**What needs to be done:**
Find every line with the word "lifts" and report how many there are, without any other text.
— Begin —
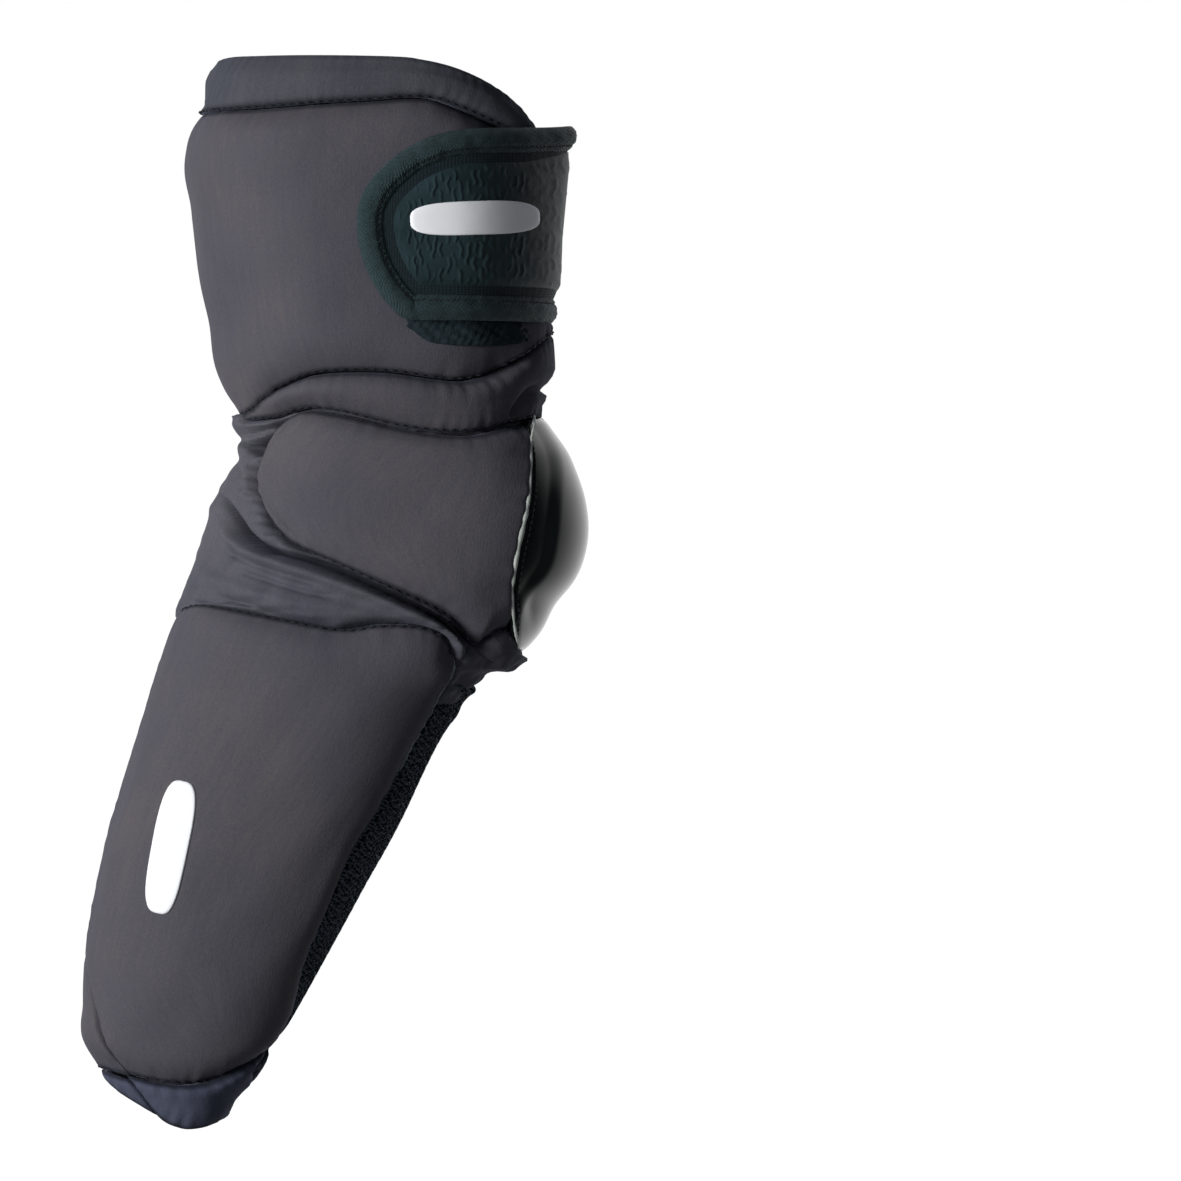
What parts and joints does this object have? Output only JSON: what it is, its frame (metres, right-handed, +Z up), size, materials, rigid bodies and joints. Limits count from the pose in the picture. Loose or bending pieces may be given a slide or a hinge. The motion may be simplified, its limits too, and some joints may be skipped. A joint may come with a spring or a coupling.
{
  "type": "padded arm guard",
  "caption": "Padded sleeve guard for a goalkeeper's arm: upper-arm pads with a peel-off strap, a bending elbow with a hard cap, and forearm pads down to the wrist.",
  "frame": {"origin": "centre of the upper-arm opening", "axes": "+Z up the upper arm, out of the opening; +X towards the back of the elbow, where the hard cap is; -Y towards the outer side of the arm, which carries the strap tab"},
  "size_m": [0.1916, 0.1326, 0.4175],
  "materials": {
    "rim_foam": "closed-cell foam roll",
    "rim_cover": "fine stretch knit, matt",
    "biceps_foam_outer": "closed-cell foam pad",
    "biceps_cover_outer": "fine stretch knit, matt",
    "biceps_foam_inner": "closed-cell foam pad",
    "biceps_cover_inner": "fine stretch knit, matt",
    "upper_lining": "smooth lining knit",
    "band_foam": "closed-cell foam roll",
    "band_cover": "fine stretch knit, matt",
    "loop_field": "napped loop pile",
    "strap_anchor": "woven elastic strap",
    "strap_webbing": "woven elastic strap",
    "strap_hook_patch": "moulded hook tape",
    "strap_grip_panel": "ribbed jacquard weave",
    "strap_binding": "herringbone edge tape",
    "strap_badge": "plain moulded lozenge, satin white",
    "wing_foam_outer": "closed-cell foam pad",
    "wing_cover_outer": "fine stretch knit, matt",
    "wing_foam_inner": "closed-cell foam pad",
    "wing_cover_inner": "fine stretch knit, matt",
    "elbow_cap": "glossy moulded shell",
    "elbow_cap_liner": "closed-cell foam pad",
    "elbow_welt": "raw light edge of the sewn flange",
    "elbow_gusset": "thin gathered stretch knit",
    "forearm_foam_outer": "closed-cell foam pad",
    "forearm_cover_outer": "fine stretch knit, matt",
    "forearm_foam_inner": "closed-cell foam pad",
    "forearm_cover_inner": "fine stretch knit, matt",
    "mesh_panel": "open spacer mesh",
    "forearm_lining": "smooth lining knit",
    "forearm_badge": "plain printed lozenge, satin white",
    "wrist_flap_outer": "padded stretch knit, matt",
    "wrist_flap_inner": "padded stretch knit, matt"
  },
  "bodies": {
    "upper_arm": {"rim_foam": "rim_foam", "rim_cover": "rim_cover", "biceps_foam_outer": "biceps_foam_outer", "biceps_cover_outer": "biceps_cover_outer", "biceps_foam_inner": "biceps_foam_inner", "biceps_cover_inner": "biceps_cover_inner", "upper_lining": "upper_lining", "band_foam": "band_foam", "band_cover": "band_cover", "loop_field": "loop_field", "strap_anchor": "strap_anchor"},
    "elbow": {"wing_foam_outer": "wing_foam_outer", "wing_cover_outer": "wing_cover_outer", "wing_foam_inner": "wing_foam_inner", "wing_cover_inner": "wing_cover_inner", "elbow_cap": "elbow_cap", "elbow_cap_liner": "elbow_cap_liner", "elbow_welt": "elbow_welt", "elbow_gusset": "elbow_gusset"},
    "forearm": {"forearm_foam_outer": "forearm_foam_outer", "forearm_cover_outer": "forearm_cover_outer", "forearm_foam_inner": "forearm_foam_inner", "forearm_cover_inner": "forearm_cover_inner", "mesh_panel": "mesh_panel", "forearm_lining": "forearm_lining", "forearm_badge": "forearm_badge", "wrist_flap_outer": "wrist_flap_outer", "wrist_flap_inner": "wrist_flap_inner"},
    "strap_tab": {"strap_webbing": "strap_webbing", "strap_hook_patch": "strap_hook_patch", "strap_grip_panel": "strap_grip_panel", "strap_binding": "strap_binding", "strap_badge": "strap_badge"}
  },
  "joints": [
    {"name": "elbow_fold", "type": "hinge", "parent": "upper_arm", "child": "elbow", "pos_m": [0.01, 0, -0.171], "axis": [0, 1, 0], "range_deg": [-6, 24], "deforming": ["band_foam", "band_cover"]},
    {"name": "forearm_fold", "type": "hinge", "parent": "elbow", "child": "forearm", "pos_m": [0.01, 0, -0.171], "axis": [0, 1, 0], "range_deg": [-9, 36], "deforming": ["elbow_gusset"]},
    {"name": "strap_peel", "type": "hinge", "parent": "upper_arm", "child": "strap_tab", "pos_m": [0.075, 0, -0.065], "axis": [0.054, 0, 0.9985], "range_deg": [0, 110]}
  ],
  "couplings": [
    {"joint": "forearm_fold", "follows": "elbow_fold", "ratio": 1.5}
  ]
}
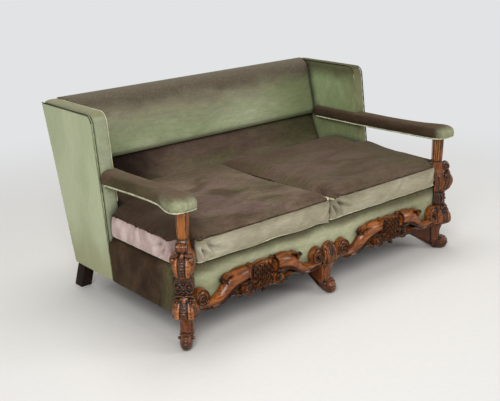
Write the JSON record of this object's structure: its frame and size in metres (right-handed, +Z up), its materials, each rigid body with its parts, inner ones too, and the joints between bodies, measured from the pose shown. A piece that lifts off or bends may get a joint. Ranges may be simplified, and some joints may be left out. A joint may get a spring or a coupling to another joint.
{
  "type": "two-seat sofa",
  "caption": "Upholstered two-seat sofa with square wings, padded open arms, loose seat cushions, and a carved show-wood front with scroll legs and pierced aprons.",
  "frame": {"origin": "on the floor under the middle of the sofa's bounding box", "axes": "+X along the seat towards the sofa's right as seen from the front, +Y to the back, +Z up"},
  "size_m": [1.7486, 1.0781, 0.901],
  "materials": {
    "walnut": "polished, dark in the carving",
    "stained_wood": "dark stain, satin",
    "beech": "sawn and planed, unfinished",
    "sage_velvet": "short-pile velvet",
    "brown_velvet": "short-pile velvet, nap brushed dark",
    "jute": "woven webbing",
    "hessian": "coarse plain weave",
    "stuffing": "felted fibre",
    "black_cloth": "thin plain cloth",
    "spring_steel": "coppered or bare wire"
  },
  "bodies": {
    "frame": {"back_webbing": "jute", "bottom_cloth": "black_cloth", "centre_leg": "walnut", "centre_seat_rail": "beech", "front_border": "sage_velvet", "front_seat_rail": "beech", "left_apron": "walnut", "left_arm_pad": "brown_velvet", "left_arm_rail": "beech", "left_back_post": "stained_wood", "left_front_corner_block": "beech", "left_front_leg": "walnut", "left_outer_wing_panel": "sage_velvet", "left_rear_corner_block": "beech", "left_seat_rail": "beech", "left_side_border": "brown_velvet", "left_spring_1": "spring_steel", "left_spring_2": "spring_steel", "left_spring_3": "spring_steel", "left_spring_4": "spring_steel", "left_spring_5": "spring_steel", "left_spring_6": "spring_steel", "left_wing_pad": "sage_velvet", "left_wing_top_rail": "beech", "left_wing_upright": "beech", "lower_back_pad": "brown_velvet", "lower_back_rail": "beech", "middle_back_rail": "beech", "outside_back_panel": "sage_velvet", "platform_cover": "brown_velvet", "rear_seat_rail": "beech", "right_apron": "walnut", "right_arm_pad": "brown_velvet", "right_arm_rail": "beech", "right_back_post": "stained_wood", "right_front_corner_block": "beech", "right_front_leg": "walnut", "right_outer_wing_panel": "sage_velvet", "right_rear_corner_block": "beech", "right_seat_rail": "beech", "right_side_border": "brown_velvet", "right_spring_1": "spring_steel", "right_spring_2": "spring_steel", "right_spring_3": "spring_steel", "right_spring_4": "spring_steel", "right_spring_5": "spring_steel", "right_spring_6": "spring_steel", "right_wing_pad": "sage_velvet", "right_wing_top_rail": "beech", "right_wing_upright": "beech", "seat_stuffing": "stuffing", "seat_webbing": "jute", "spring_hessian": "hessian", "top_back_rail": "beech", "upper_back_pad": "sage_velvet"},
    "left_cushion": {"left_seat_cushion": "brown_velvet"},
    "right_cushion": {"right_seat_cushion": "brown_velvet"}
  },
  "joints": [
    {"name": "left_cushion_lift", "type": "slide", "parent": "frame", "child": "left_cushion", "axis": [0, 0, 1], "range_m": [0, 0.07]},
    {"name": "right_cushion_lift", "type": "slide", "parent": "frame", "child": "right_cushion", "axis": [0, 0, 1], "range_m": [0, 0.07]}
  ]
}
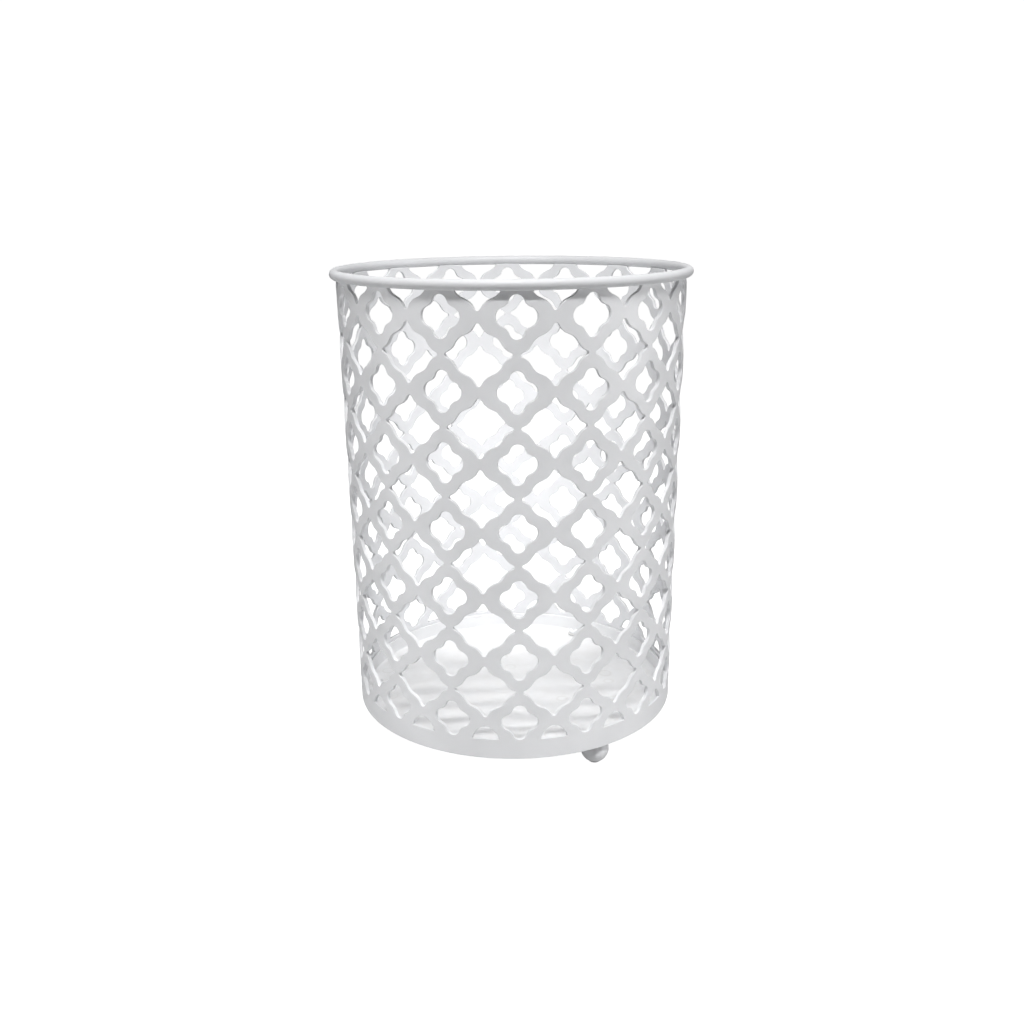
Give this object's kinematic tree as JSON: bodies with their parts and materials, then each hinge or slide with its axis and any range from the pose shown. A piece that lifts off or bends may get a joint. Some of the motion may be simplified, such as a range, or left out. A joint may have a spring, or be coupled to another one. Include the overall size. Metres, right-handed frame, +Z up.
{
  "type": "umbrella stand",
  "caption": "Round openwork metal umbrella stand: a rolled quatrefoil lattice with a wire rim, a shallow drip pan and ball feet.",
  "frame": {"origin": "on the ground, below the centre of the shell, at the middle of the underside of the bounding box", "axes": "+Z up along the shell's axis; -Y is the front, where a column of rings is centred; +X to the right seen from the front"},
  "size_m": [0.3, 0.3, 0.4041],
  "materials": {
    "shell_paint": "white powder coat, semi-matt, fine orange peel",
    "rim_paint": "white powder coat, semi-matt",
    "pan_paint": "white powder coat, semi-matt, light drip marks",
    "foot_paint": "white powder coat, semi-matt",
    "screw_enamel": "white baked enamel on steel",
    "seal_rubber": "matt white rubber",
    "pad_rubber": "matt pale rubber"
  },
  "bodies": {
    "root": {"lattice_shell": "shell_paint", "rim_ring": "rim_paint", "base_pan": "pan_paint", "ball_foot_1": "foot_paint", "ball_foot_2": "foot_paint", "ball_foot_3": "foot_paint", "foot_screw_1": "screw_enamel", "foot_screw_2": "screw_enamel", "foot_screw_3": "screw_enamel", "sealing_washer_1": "seal_rubber", "sealing_washer_2": "seal_rubber", "sealing_washer_3": "seal_rubber", "foot_pad_1": "pad_rubber", "foot_pad_2": "pad_rubber", "foot_pad_3": "pad_rubber"}
  },
  "joints": []
}
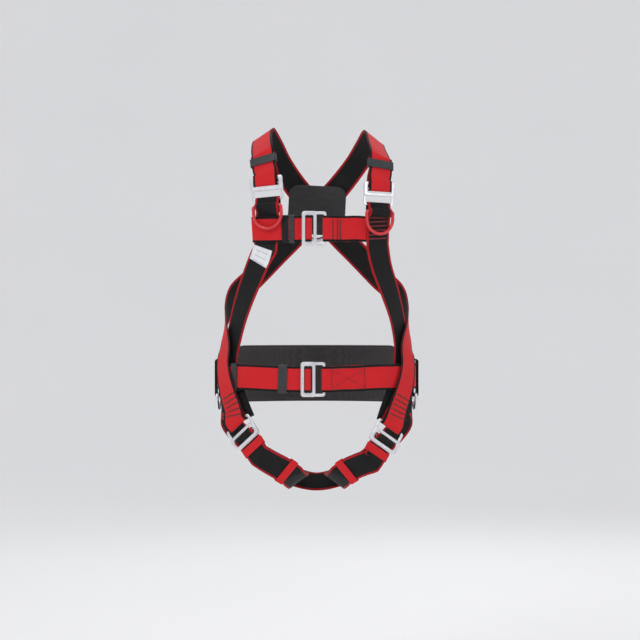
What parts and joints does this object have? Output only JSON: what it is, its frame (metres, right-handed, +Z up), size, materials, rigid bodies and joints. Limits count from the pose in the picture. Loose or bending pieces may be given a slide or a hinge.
— End —
**Reply to the task:**
2